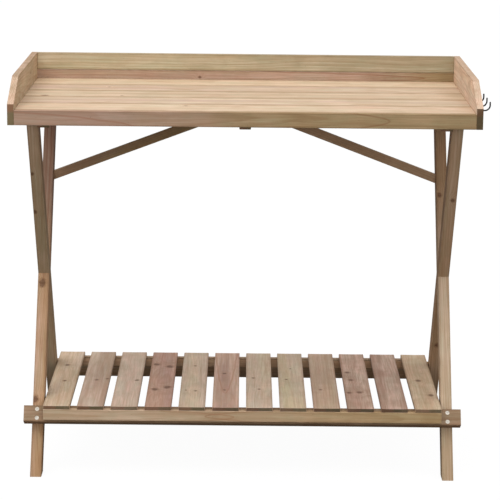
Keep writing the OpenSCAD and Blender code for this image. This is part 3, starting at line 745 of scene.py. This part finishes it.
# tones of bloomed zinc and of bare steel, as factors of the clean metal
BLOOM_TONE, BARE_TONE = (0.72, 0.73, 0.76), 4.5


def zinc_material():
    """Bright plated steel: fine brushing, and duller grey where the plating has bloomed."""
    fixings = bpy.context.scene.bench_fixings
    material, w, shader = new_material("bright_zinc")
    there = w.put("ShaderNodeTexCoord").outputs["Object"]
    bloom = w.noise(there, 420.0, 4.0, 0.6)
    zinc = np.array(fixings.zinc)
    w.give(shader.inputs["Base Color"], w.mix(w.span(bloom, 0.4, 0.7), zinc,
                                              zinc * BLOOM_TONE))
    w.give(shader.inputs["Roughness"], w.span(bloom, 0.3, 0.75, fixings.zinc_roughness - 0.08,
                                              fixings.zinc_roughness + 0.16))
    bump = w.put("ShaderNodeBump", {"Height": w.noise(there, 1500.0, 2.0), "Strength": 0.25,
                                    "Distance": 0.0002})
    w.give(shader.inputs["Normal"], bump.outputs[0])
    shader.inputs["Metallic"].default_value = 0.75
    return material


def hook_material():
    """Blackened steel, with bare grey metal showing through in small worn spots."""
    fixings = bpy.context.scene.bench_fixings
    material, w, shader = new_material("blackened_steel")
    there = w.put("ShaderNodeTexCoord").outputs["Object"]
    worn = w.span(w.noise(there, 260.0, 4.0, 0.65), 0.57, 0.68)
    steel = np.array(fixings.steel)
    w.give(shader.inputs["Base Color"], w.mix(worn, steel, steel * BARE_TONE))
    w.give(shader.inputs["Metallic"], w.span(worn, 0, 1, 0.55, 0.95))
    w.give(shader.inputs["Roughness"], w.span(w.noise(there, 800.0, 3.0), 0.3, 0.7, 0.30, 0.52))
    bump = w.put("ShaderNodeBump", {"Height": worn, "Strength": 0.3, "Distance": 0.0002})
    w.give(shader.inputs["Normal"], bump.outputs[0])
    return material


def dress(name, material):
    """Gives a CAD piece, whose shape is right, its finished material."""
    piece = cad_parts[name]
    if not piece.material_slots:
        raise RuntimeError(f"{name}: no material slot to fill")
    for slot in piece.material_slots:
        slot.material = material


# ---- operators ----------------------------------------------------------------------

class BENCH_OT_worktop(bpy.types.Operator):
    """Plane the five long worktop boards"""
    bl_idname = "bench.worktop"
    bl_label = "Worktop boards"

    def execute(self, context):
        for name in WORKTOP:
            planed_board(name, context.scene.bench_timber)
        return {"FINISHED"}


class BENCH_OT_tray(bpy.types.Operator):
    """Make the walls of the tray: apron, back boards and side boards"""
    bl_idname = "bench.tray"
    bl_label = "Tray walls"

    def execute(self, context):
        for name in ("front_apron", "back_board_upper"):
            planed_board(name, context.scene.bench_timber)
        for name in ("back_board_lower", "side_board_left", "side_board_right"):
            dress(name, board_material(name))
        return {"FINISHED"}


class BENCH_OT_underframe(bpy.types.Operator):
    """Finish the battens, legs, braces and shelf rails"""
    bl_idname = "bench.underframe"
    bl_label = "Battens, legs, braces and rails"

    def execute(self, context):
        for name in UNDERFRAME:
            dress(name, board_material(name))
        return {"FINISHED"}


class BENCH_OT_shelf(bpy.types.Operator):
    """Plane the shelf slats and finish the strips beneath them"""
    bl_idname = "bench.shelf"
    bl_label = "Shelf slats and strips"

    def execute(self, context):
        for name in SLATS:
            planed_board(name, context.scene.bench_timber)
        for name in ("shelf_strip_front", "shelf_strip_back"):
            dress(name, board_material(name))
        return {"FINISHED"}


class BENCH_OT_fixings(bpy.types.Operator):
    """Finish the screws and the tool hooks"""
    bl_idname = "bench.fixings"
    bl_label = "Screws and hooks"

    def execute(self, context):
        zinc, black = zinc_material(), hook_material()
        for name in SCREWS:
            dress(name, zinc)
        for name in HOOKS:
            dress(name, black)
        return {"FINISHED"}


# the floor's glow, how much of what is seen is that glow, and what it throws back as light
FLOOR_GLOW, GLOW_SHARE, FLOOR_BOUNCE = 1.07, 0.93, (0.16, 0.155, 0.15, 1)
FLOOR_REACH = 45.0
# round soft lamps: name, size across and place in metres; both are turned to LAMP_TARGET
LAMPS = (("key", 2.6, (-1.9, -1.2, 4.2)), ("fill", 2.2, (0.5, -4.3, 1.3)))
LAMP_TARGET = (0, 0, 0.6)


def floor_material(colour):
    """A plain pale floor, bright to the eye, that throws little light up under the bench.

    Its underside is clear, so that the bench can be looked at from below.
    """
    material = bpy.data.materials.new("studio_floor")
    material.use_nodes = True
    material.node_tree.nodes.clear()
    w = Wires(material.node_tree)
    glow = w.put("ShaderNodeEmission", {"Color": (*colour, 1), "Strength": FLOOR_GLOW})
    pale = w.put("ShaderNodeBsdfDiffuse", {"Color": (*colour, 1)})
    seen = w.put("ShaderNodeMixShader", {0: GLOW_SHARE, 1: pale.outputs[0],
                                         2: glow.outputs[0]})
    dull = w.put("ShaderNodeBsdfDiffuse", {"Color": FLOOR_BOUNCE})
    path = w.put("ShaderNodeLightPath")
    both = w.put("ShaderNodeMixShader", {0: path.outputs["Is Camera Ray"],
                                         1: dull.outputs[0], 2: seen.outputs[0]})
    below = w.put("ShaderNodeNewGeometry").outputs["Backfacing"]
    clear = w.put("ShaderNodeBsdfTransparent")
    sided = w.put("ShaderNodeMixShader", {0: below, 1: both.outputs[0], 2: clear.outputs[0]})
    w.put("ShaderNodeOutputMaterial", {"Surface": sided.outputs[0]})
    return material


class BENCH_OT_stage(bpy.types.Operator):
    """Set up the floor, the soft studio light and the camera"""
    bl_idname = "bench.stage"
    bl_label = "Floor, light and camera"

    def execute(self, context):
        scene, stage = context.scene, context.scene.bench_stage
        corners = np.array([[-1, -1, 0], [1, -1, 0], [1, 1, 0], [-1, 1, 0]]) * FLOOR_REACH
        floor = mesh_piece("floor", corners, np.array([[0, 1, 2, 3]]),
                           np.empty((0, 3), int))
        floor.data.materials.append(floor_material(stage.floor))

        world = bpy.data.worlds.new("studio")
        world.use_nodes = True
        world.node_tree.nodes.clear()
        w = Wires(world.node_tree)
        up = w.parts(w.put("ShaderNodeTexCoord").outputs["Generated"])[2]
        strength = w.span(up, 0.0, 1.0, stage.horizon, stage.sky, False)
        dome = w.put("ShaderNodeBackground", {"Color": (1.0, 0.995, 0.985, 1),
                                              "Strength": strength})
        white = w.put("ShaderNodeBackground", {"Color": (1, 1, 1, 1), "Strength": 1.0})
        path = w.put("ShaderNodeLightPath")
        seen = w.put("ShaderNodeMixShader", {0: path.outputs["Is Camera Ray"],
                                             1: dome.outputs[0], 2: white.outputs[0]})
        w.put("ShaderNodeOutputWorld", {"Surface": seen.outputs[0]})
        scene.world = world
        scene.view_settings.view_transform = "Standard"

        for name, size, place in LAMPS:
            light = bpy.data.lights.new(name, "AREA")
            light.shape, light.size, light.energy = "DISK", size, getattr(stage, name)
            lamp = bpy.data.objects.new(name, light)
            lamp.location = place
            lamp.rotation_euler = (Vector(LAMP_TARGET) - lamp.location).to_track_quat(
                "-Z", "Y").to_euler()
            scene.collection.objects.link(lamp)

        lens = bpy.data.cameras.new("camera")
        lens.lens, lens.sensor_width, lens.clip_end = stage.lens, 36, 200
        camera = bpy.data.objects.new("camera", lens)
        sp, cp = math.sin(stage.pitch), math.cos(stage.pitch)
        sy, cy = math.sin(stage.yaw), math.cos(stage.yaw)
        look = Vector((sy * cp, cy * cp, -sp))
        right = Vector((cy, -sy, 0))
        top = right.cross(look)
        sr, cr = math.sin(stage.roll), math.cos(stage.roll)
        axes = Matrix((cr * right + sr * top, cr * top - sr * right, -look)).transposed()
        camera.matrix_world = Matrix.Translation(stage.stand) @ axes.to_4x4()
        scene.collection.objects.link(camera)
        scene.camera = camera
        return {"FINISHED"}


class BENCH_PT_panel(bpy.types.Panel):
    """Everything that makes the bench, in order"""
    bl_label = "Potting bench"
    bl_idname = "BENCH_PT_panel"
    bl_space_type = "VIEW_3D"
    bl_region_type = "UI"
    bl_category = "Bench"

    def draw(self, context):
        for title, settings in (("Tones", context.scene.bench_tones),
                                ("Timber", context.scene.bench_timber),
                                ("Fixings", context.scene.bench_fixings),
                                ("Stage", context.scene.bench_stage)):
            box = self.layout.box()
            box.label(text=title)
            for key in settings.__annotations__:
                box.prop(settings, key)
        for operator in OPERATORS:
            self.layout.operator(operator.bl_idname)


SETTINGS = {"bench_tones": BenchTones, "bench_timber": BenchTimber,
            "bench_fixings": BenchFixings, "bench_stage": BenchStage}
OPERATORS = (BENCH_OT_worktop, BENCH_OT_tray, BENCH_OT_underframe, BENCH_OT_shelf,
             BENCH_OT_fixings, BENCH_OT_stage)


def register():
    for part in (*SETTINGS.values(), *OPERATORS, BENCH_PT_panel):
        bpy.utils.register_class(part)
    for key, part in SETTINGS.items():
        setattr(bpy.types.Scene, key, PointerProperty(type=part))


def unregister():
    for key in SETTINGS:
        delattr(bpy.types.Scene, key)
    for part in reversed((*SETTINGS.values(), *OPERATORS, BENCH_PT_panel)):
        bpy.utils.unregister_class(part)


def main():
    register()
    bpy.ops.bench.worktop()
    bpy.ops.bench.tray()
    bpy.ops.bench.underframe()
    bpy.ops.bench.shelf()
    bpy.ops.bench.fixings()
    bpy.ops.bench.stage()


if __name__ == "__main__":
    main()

----------

* Request
Repeat exactly, please, each line from the beginning of the data through the line with "BLOOM_TONE, BARE_TONE = (0.72, 0.73, 0.76), 4.5" in it, and only those lines.

* The response
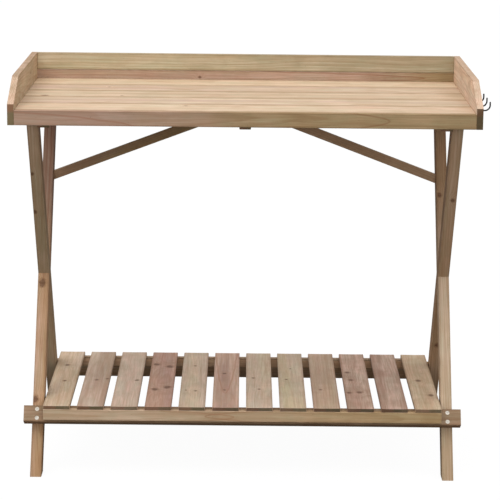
Keep writing the OpenSCAD and Blender code for this image. This is part 3, starting at line 745 of scene.py. This part finishes it.
# tones of bloomed zinc and of bare steel, as factors of the clean metal
BLOOM_TONE, BARE_TONE = (0.72, 0.73, 0.76), 4.5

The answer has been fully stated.